Task instructions:
Extract every line of the material below and reproduce it faithfully.
---------- Information supplied ----------
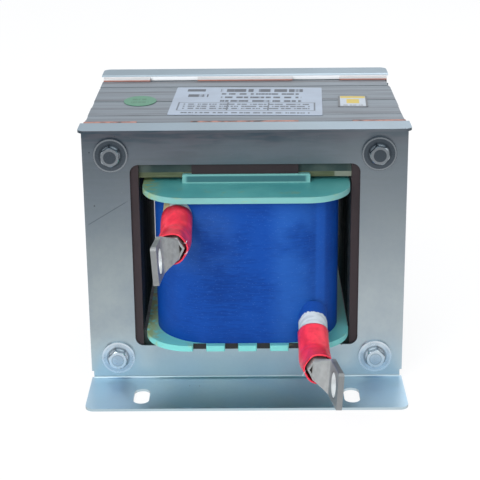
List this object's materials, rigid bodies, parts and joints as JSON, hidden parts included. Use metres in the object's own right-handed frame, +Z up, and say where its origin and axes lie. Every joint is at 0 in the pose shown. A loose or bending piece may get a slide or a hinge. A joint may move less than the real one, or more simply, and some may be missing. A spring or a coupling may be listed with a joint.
{
  "type": "dc reactor",
  "caption": "Iron-core DC reactor: one wrapped coil on a gapped laminated core, clamped between two folded brackets with slotted feet, with two sleeved leads ending in ring lugs.",
  "frame": {"origin": "centre of the footprint between the four slots, on the surface that the feet and the core stand on", "axes": "+X to the right seen from the front, -Y towards the front where the leads come out, +Z up"},
  "size_m": [0.182, 0.2557, 0.157],
  "materials": {
    "zinc_plate": "zinc-plated sheet steel, satin, faint blue passivation",
    "plated_hardware": "zinc-plated bolts, nuts and washers",
    "core_steel": "cut edges of silicon-steel sheets, varnished",
    "phenolic": "brown laminated insulating strip",
    "gap_board": "olive insulating sheet",
    "green_board": "green glass-laminate board with pale cut edges",
    "copper": "copper winding",
    "blue_film": "blue polyester film wrap",
    "lead_tape": "white glass tape",
    "tan_wire": "insulated winding wire",
    "red_sleeve": "red heat-shrink sleeve",
    "tinned_copper": "tinned cable lug",
    "white_label": "blank white label",
    "green_label": "blank green sticker",
    "yellow_label": null,
    "insulating_tube": "paper or polyester tube round the bolt"
  },
  "bodies": {
    "root": {"e_core_stack": "core_steel", "i_yoke_stack": "core_steel", "gap_sheet": "gap_board", "front_bracket": "zinc_plate", "rear_bracket": "zinc_plate", "lower_flange_board": "green_board", "upper_flange_board": "green_board", "tube_front_board": "green_board", "tube_rear_board": "green_board", "tube_left_board": "green_board", "tube_right_board": "green_board", "winding": "copper", "coil_wrap": "blue_film", "upper_conductor": "tan_wire", "lower_conductor": "tan_wire", "upper_tape_root": "lead_tape", "lower_tape_root": "lead_tape", "upper_heat_shrink": "red_sleeve", "lower_heat_shrink": "red_sleeve", "upper_lug": "tinned_copper", "lower_lug": "tinned_copper", "rating_label": "white_label", "oval_sticker": "green_label", "square_sticker": "yellow_label", "clamp_bolts": "plated_hardware", "front_washers": "plated_hardware", "rear_washers": "plated_hardware", "spring_washers": "plated_hardware", "clamp_nuts": "plated_hardware", "bolt_sleeves": "insulating_tube", "front_left_strip": "phenolic", "front_right_strip": "phenolic", "front_top_centre_strip": "phenolic", "front_bottom_centre_strip": "phenolic", "rear_left_strip": "phenolic", "rear_right_strip": "phenolic", "rear_top_centre_strip": "phenolic", "rear_bottom_centre_strip": "phenolic"}
  },
  "joints": []
}
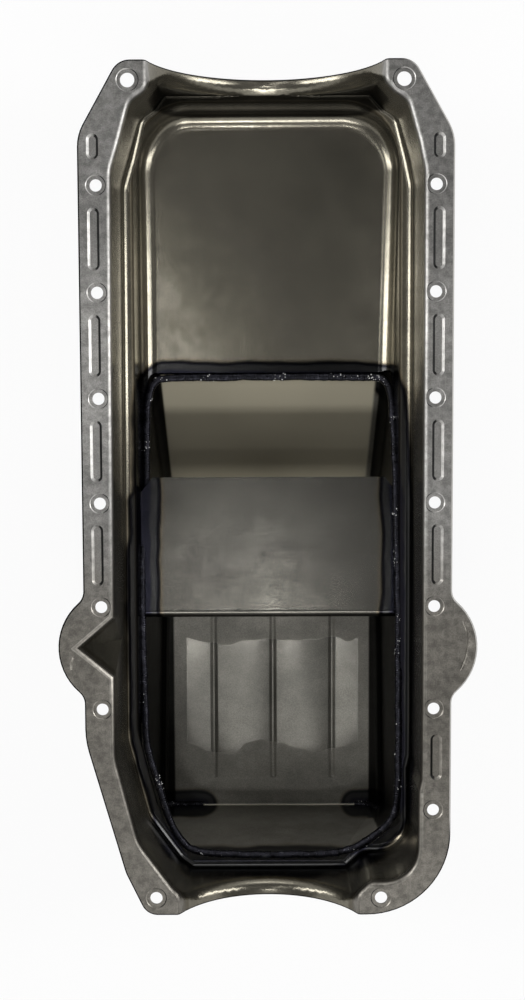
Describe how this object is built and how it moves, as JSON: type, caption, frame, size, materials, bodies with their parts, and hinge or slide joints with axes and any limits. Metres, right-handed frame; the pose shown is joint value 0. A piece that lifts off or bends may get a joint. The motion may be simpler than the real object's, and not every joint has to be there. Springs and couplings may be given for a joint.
{
  "type": "engine oil pan",
  "caption": "Pressed steel oil pan for a vee engine: bolt rail with end seal arches, shallow front tray, deep welded rear sump, cross baffle and side drain plug.",
  "frame": {"origin": "Middle of the rectangle of the first and sixth rail bolt rows, on the gasket face.", "axes": "+Z out of the gasket face, up into the engine; +Y toward the front of the engine; +X to the side that has the seventh rail bolt and the drain."},
  "size_m": [0.2852, 0.5793, 0.2105],
  "materials": {
    "pan_steel": "as-drawn, lightly oiled",
    "sump_steel": "as-rolled, heat tint beside the welds",
    "baffle_steel": "as-rolled, scratched",
    "bung_steel": "turned",
    "washer_metal": "satin",
    "plug_steel": "zinc plated"
  },
  "bodies": {
    "root": {"pan_body": "pan_steel", "sump_box": "sump_steel", "baffle_plate": "baffle_steel", "drain_bung": "bung_steel", "drain_washer": "washer_metal", "drain_plug": "plug_steel"}
  },
  "joints": []
}
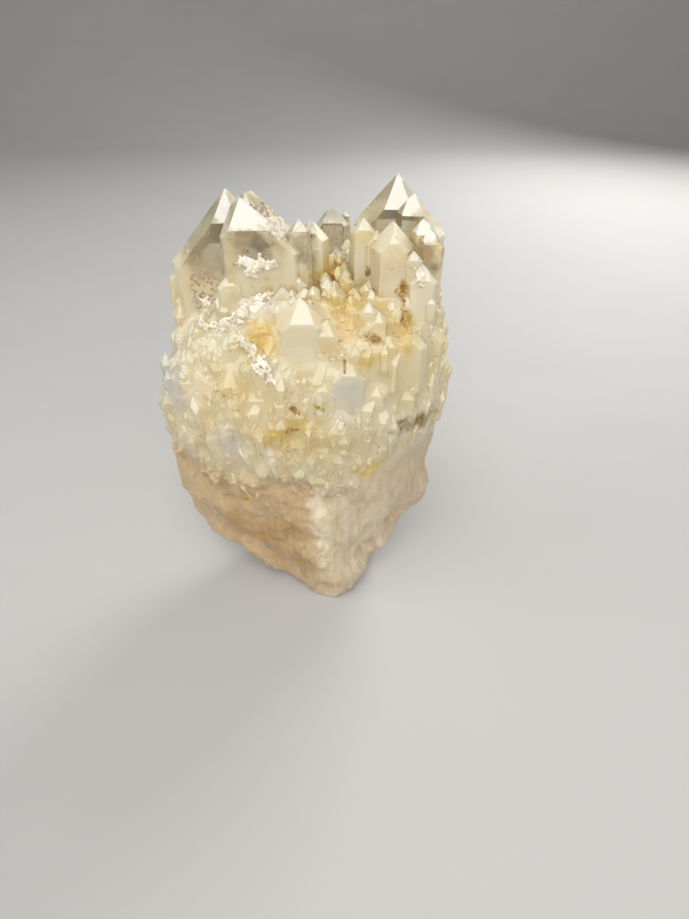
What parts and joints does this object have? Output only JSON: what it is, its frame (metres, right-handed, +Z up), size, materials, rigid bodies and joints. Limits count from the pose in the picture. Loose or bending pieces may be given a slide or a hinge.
----------
Right answer:
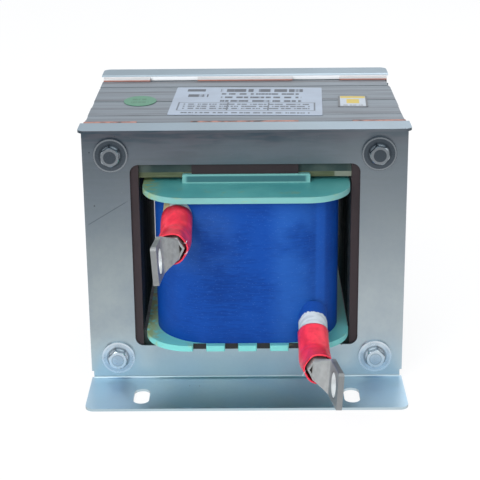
List this object's materials, rigid bodies, parts and joints as JSON, hidden parts included. Use metres in the object's own right-handed frame, +Z up, and say where its origin and axes lie. Every joint is at 0 in the pose shown. A loose or bending piece may get a slide or a hinge. A joint may move less than the real one, or more simply, and some may be missing. A spring or a coupling may be listed with a joint.
{
  "type": "dc reactor",
  "caption": "Iron-core DC reactor: one wrapped coil on a gapped laminated core, clamped between two folded brackets with slotted feet, with two sleeved leads ending in ring lugs.",
  "frame": {"origin": "centre of the footprint between the four slots, on the surface that the feet and the core stand on", "axes": "+X to the right seen from the front, -Y towards the front where the leads come out, +Z up"},
  "size_m": [0.182, 0.2557, 0.157],
  "materials": {
    "zinc_plate": "zinc-plated sheet steel, satin, faint blue passivation",
    "plated_hardware": "zinc-plated bolts, nuts and washers",
    "core_steel": "cut edges of silicon-steel sheets, varnished",
    "phenolic": "brown laminated insulating strip",
    "gap_board": "olive insulating sheet",
    "green_board": "green glass-laminate board with pale cut edges",
    "copper": "copper winding",
    "blue_film": "blue polyester film wrap",
    "lead_tape": "white glass tape",
    "tan_wire": "insulated winding wire",
    "red_sleeve": "red heat-shrink sleeve",
    "tinned_copper": "tinned cable lug",
    "white_label": "blank white label",
    "green_label": "blank green sticker",
    "yellow_label": null,
    "insulating_tube": "paper or polyester tube round the bolt"
  },
  "bodies": {
    "root": {"e_core_stack": "core_steel", "i_yoke_stack": "core_steel", "gap_sheet": "gap_board", "front_bracket": "zinc_plate", "rear_bracket": "zinc_plate", "lower_flange_board": "green_board", "upper_flange_board": "green_board", "tube_front_board": "green_board", "tube_rear_board": "green_board", "tube_left_board": "green_board", "tube_right_board": "green_board", "winding": "copper", "coil_wrap": "blue_film", "upper_conductor": "tan_wire", "lower_conductor": "tan_wire", "upper_tape_root": "lead_tape", "lower_tape_root": "lead_tape", "upper_heat_shrink": "red_sleeve", "lower_heat_shrink": "red_sleeve", "upper_lug": "tinned_copper", "lower_lug": "tinned_copper", "rating_label": "white_label", "oval_sticker": "green_label", "square_sticker": "yellow_label", "clamp_bolts": "plated_hardware", "front_washers": "plated_hardware", "rear_washers": "plated_hardware", "spring_washers": "plated_hardware", "clamp_nuts": "plated_hardware", "bolt_sleeves": "insulating_tube", "front_left_strip": "phenolic", "front_right_strip": "phenolic", "front_top_centre_strip": "phenolic", "front_bottom_centre_strip": "phenolic", "rear_left_strip": "phenolic", "rear_right_strip": "phenolic", "rear_top_centre_strip": "phenolic", "rear_bottom_centre_strip": "phenolic"}
  },
  "joints": []
}
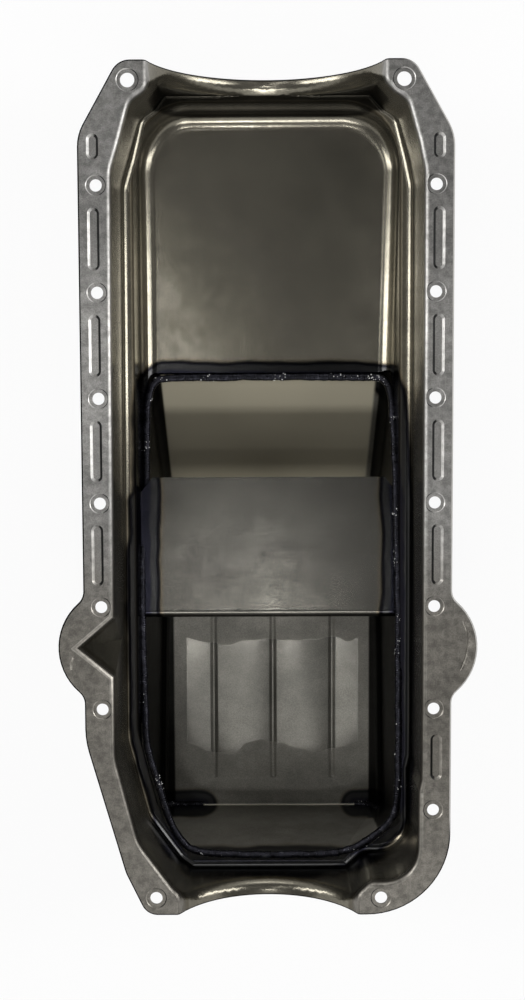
Describe how this object is built and how it moves, as JSON: type, caption, frame, size, materials, bodies with their parts, and hinge or slide joints with axes and any limits. Metres, right-handed frame; the pose shown is joint value 0. A piece that lifts off or bends may get a joint. The motion may be simpler than the real object's, and not every joint has to be there. Springs and couplings may be given for a joint.
{
  "type": "engine oil pan",
  "caption": "Pressed steel oil pan for a vee engine: bolt rail with end seal arches, shallow front tray, deep welded rear sump, cross baffle and side drain plug.",
  "frame": {"origin": "Middle of the rectangle of the first and sixth rail bolt rows, on the gasket face.", "axes": "+Z out of the gasket face, up into the engine; +Y toward the front of the engine; +X to the side that has the seventh rail bolt and the drain."},
  "size_m": [0.2852, 0.5793, 0.2105],
  "materials": {
    "pan_steel": "as-drawn, lightly oiled",
    "sump_steel": "as-rolled, heat tint beside the welds",
    "baffle_steel": "as-rolled, scratched",
    "bung_steel": "turned",
    "washer_metal": "satin",
    "plug_steel": "zinc plated"
  },
  "bodies": {
    "root": {"pan_body": "pan_steel", "sump_box": "sump_steel", "baffle_plate": "baffle_steel", "drain_bung": "bung_steel", "drain_washer": "washer_metal", "drain_plug": "plug_steel"}
  },
  "joints": []
}
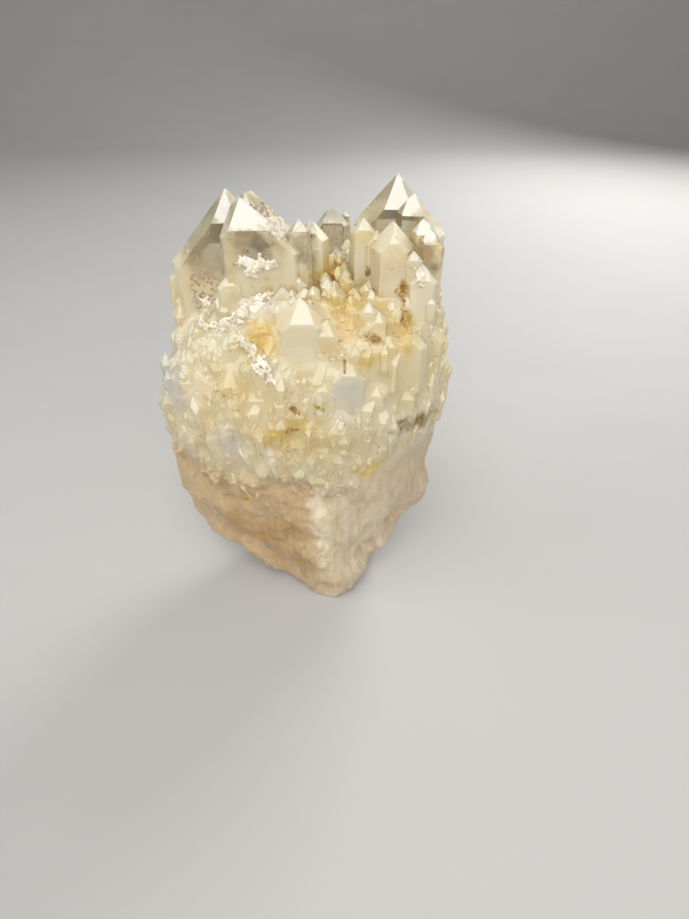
What parts and joints does this object have? Output only JSON: what it is, its frame (metres, right-handed, +Z up), size, materials, rigid bodies and joints. Limits count from the pose in the picture. Loose or bending pieces may be given a slide or a hinge.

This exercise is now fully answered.